Torrid (Sordid 2)
Page 25
Goran Markovic was smart, and because the FBI was always up our ass, he liked to keep his distance from the more lucrative business he ran. He sat in one of the chairs opposite my desk, and Filip took the other.
“How are things?” My uncle’s tone was generic, and he looked at the screen of his phone as he asked it.
“I finally sold that Bentley,” I said. It’d been in inventory for months.
“To that guy who test drove it six fucking times?”
“No, some older guy who lives in Iowa. Him and the wife drove in to get it.” I watched Eric at the back of my office as he swept the portable reader over the picture frames on the wall. “That local guy was an asshole when he came in and discovered it was gone. He said I should have called him to tell him I was about to sell it.”
Goran raised his eyebrow up into a sharp point. “What does he think we do here?”
I nodded in agreement. The son of a bitch thought he had, like, dibs on the car just because he’d test driven it a bunch of times. It was fucking ridiculous. “He only liked the idea of buying it. He was never going to commit.”
Eric finished his sweep of the wall and moved on to the vents. It was pointless because I could see the dust still in the slats, meaning it hadn’t been touched, but maybe the FBI had stepped up their game. Security was the top priority at Markovic Motors after a listening bug had been discovered in the break room of the main dealership two years ago.
We’d never learned if it was the Russians or the Feds who’d planted it. My suspicion was the government, since my cousin had been busted right before that.
Eric climbed down from the chair and turned the scanner off. “You’re good,” he said.
“Thank you.” Goran dismissed him.
The satisfied look evaporated from my uncle’s face as soon as the door shut. “The meet and greet was a setup in the texts we’ve been following.”
So, that confirmed it. The Russians had planned an ambush. “You sure?”
Filip nodded. “They haven’t used those cellphone numbers since.”
“Jesus.” Last night could have been a huge mess.
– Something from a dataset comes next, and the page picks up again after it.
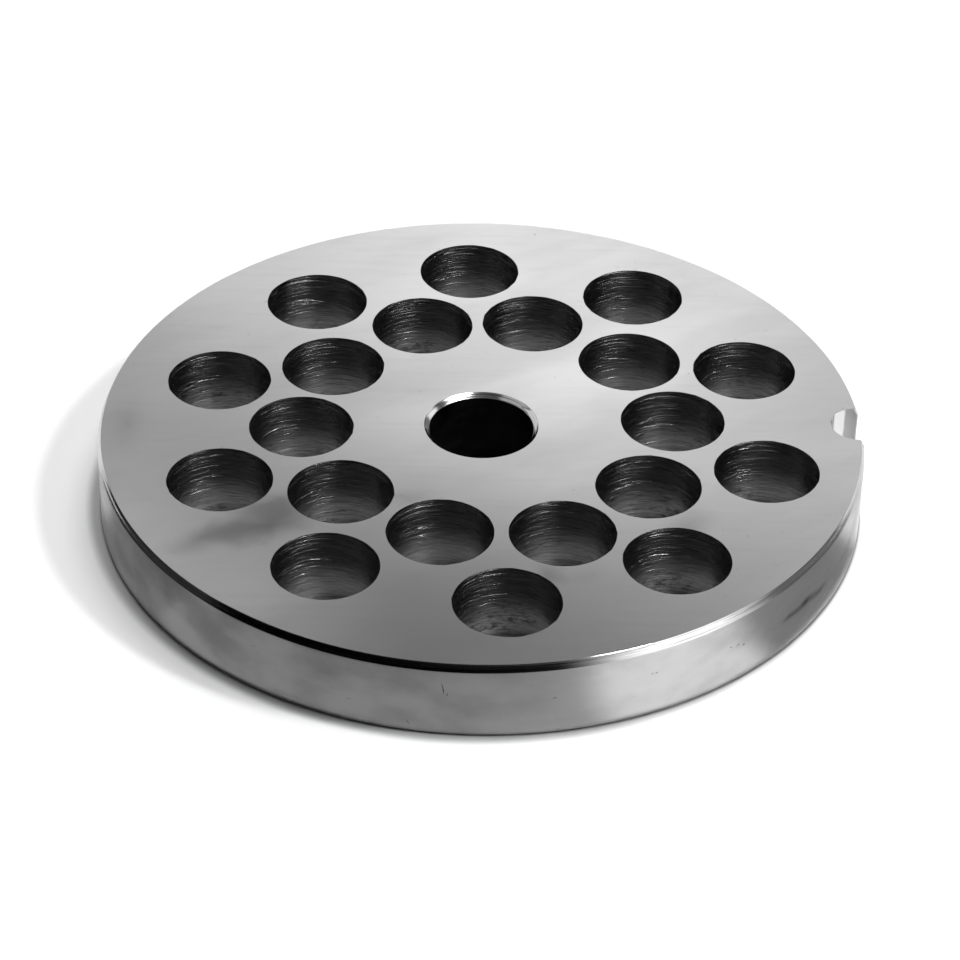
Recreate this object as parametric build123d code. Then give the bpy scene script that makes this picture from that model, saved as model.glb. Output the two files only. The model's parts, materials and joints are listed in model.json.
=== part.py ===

I glared at my uncle. “What the fuck would have happened if we’d showed up ten minutes later?”
He stared at me the same he would an insect he’d squashed with his shoe. “Lucky for us, your father taught you some sense, and you and Filip were smart enough to see what was at play.”
I stared at him critically, and he returned the look. Neither of us liked the other, but you couldn’t pick your family, and we were stuck with each other. For now. My uncle smoothed a hand down his tie, and he looked around the office like he owned every inch. It was fine, I told myself. Let him think he owned me, in addition to this dealership. He’d never see my knife when it finally came for him.
Would I look like my uncle when I got older? Goran was fifty-six, but he’d aged well and stayed in good shape. He got plenty of cardio in, judging by the steady stream of whores in rotation. Pancreatic cancer had taken my aunt from him ten years ago, and he’d never remarried. Her death had given my uncle some gray hair and lines around his eyes, but if anything, it made him more intimidating, because it was proof the monster was real.
His eyes were as black as the barrel of my Glock, and men withered under his glare the same as my gun.
My uncle was right. I was smart enough to see what was coming. Did he?
“Without any new shipments to take from,” he said, “it’s going to squeeze that side of the business for the next few months.”
It was out before I thought better of it. “Fine with me. I hate running the girls.”
The Markovic hereditary trait was our pointed eyebrow. It arrowed up whenever someone pissed us off. My uncle’s rose now. “Do you, Vasilije? And here I was, thinking you liked making money.” He leaned forward and his dark eyes drilled into me. “You hate them so much, then why’d you bring one home?”
I faked indifference. “It was nothing. I promised a girl to Alek.”
Shit. There was a flicker in his eyes. Gotcha, it said. Fuck, I’d stepped into a trap. My uncle was like fucking God sometimes. All seeing, all powerful. There was a possessive tug in my chest over Oksana. I didn’t want her on his radar.
“What’d he do with her, then?” he demanded. “Mira said Aleksandar came by her place last night.” His expression was hard as stone. “I don’t like loose ends.”
“No loose ends. I have the girl.” I held up my phone. “Don’t worry. If she so much as fucking sneezes, I’ll hear about it.”